- **Set exercise**
In the entries that follow, the first line to write out is the one containing "Model this object", and the last is the one containing "from mathutils import Matrix, Vector". Reproduce that stretch exactly, with nothing before or after it.
|---|
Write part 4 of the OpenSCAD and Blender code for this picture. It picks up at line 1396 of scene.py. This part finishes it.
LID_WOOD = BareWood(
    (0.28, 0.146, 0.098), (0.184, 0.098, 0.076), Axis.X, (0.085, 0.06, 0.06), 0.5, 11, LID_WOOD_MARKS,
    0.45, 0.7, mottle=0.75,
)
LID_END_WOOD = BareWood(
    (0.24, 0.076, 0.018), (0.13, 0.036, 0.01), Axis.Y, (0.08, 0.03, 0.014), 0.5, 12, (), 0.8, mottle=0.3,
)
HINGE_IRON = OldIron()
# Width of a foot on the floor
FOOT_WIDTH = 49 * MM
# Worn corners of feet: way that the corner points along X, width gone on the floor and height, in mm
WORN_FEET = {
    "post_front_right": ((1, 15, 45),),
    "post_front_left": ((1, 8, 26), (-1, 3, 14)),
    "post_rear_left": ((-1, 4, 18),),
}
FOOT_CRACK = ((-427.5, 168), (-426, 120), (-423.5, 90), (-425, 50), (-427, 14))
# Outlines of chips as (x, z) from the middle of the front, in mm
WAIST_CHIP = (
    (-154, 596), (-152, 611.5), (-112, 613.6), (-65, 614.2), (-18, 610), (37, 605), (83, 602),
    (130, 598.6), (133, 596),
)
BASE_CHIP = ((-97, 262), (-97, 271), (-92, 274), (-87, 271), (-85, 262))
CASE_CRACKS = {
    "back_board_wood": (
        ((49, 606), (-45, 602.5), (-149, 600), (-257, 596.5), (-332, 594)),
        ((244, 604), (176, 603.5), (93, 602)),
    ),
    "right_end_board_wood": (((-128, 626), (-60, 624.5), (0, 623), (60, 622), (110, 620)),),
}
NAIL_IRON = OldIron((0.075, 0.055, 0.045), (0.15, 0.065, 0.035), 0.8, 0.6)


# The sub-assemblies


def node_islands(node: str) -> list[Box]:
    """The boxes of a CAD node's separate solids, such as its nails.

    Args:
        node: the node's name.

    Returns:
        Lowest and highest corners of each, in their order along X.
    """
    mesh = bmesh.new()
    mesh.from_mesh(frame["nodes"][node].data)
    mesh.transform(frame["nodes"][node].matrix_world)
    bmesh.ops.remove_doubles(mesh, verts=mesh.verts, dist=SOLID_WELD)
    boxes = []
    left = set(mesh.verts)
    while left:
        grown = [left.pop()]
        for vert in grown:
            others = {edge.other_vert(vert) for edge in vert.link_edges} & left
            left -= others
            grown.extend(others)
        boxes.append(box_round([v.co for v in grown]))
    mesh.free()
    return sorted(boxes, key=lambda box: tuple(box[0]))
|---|
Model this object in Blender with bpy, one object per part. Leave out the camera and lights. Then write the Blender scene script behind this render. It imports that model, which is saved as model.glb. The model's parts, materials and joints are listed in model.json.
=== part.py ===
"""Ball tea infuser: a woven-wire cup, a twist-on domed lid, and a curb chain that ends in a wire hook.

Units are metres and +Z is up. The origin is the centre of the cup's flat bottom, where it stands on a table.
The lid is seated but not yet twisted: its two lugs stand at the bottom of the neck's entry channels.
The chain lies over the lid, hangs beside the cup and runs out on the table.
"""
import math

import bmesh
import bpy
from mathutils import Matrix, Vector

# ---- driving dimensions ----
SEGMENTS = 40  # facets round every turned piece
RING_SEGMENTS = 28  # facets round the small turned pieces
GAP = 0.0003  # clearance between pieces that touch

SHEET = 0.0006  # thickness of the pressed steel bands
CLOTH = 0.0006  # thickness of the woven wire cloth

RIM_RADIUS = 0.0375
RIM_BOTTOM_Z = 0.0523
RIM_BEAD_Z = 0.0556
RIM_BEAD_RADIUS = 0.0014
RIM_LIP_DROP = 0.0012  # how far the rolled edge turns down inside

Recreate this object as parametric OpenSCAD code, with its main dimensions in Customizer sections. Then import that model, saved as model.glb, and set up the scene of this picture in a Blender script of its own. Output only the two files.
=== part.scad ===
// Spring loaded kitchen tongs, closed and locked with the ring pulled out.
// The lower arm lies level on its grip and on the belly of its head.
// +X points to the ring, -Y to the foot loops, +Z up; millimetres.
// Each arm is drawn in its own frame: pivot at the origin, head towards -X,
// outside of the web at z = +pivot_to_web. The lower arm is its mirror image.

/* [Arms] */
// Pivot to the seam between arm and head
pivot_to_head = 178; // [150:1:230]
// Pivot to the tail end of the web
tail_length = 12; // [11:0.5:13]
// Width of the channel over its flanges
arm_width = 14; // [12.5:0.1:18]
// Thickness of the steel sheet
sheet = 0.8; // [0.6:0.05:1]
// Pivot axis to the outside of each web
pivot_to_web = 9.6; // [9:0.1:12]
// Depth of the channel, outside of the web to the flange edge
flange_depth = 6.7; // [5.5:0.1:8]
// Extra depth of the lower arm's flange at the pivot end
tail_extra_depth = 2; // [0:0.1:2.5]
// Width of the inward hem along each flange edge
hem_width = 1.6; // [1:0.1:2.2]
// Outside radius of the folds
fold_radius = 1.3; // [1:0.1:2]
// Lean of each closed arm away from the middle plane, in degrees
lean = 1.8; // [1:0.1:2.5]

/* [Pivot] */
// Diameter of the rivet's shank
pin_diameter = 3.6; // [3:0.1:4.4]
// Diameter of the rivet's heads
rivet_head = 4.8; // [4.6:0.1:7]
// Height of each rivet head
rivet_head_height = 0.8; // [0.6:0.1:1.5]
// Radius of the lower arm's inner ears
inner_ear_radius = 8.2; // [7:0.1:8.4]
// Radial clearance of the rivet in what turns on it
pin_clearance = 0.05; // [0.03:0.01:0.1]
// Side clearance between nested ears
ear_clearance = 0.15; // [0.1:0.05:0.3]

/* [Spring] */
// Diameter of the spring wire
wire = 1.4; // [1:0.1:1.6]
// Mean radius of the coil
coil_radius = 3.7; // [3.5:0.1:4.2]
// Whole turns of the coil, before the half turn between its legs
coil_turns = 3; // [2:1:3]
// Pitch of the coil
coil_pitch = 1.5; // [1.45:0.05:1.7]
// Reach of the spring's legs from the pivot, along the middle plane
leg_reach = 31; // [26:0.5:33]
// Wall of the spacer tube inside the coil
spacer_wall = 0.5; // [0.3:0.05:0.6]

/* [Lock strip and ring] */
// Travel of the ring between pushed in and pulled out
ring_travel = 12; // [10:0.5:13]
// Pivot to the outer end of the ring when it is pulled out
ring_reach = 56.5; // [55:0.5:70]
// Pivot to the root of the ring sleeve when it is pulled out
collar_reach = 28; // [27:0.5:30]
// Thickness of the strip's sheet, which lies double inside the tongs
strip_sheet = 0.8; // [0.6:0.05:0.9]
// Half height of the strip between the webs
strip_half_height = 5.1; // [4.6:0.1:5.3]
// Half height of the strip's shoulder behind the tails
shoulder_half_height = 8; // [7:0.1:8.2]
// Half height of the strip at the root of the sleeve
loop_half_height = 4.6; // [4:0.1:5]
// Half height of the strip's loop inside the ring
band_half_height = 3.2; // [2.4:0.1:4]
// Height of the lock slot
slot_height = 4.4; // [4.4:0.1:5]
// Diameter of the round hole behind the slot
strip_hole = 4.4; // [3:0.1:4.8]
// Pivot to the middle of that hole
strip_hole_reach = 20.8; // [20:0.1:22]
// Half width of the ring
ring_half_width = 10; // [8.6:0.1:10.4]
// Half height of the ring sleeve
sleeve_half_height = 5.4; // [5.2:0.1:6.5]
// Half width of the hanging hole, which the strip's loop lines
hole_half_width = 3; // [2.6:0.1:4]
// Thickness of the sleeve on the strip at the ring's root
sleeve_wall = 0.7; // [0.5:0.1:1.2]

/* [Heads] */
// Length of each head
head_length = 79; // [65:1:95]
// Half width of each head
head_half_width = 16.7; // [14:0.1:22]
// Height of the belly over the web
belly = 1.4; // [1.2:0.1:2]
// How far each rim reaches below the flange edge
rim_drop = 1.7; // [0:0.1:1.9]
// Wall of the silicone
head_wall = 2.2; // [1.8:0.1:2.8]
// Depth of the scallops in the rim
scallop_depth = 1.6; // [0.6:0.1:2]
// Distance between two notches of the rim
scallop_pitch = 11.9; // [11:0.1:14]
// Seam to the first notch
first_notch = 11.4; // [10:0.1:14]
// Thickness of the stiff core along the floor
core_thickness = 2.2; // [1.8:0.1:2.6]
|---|
- **Solution for this exercise**
Model this object in Blender with bpy, one object per part. Leave out the camera and lights. Then write the Blender scene script behind this render. It imports that model, which is saved as model.glb. The model's parts, materials and joints are listed in model.json.
=== part.py ===
"""Ball tea infuser: a woven-wire cup, a twist-on domed lid, and a curb chain that ends in a wire hook.

Units are metres and +Z is up. The origin is the centre of the cup's flat bottom, where it stands on a table.
The lid is seated but not yet twisted: its two lugs stand at the bottom of the neck's entry channels.
The chain lies over the lid, hangs beside the cup and runs out on the table.
"""
import math

import bmesh
import bpy
from mathutils import Matrix, Vector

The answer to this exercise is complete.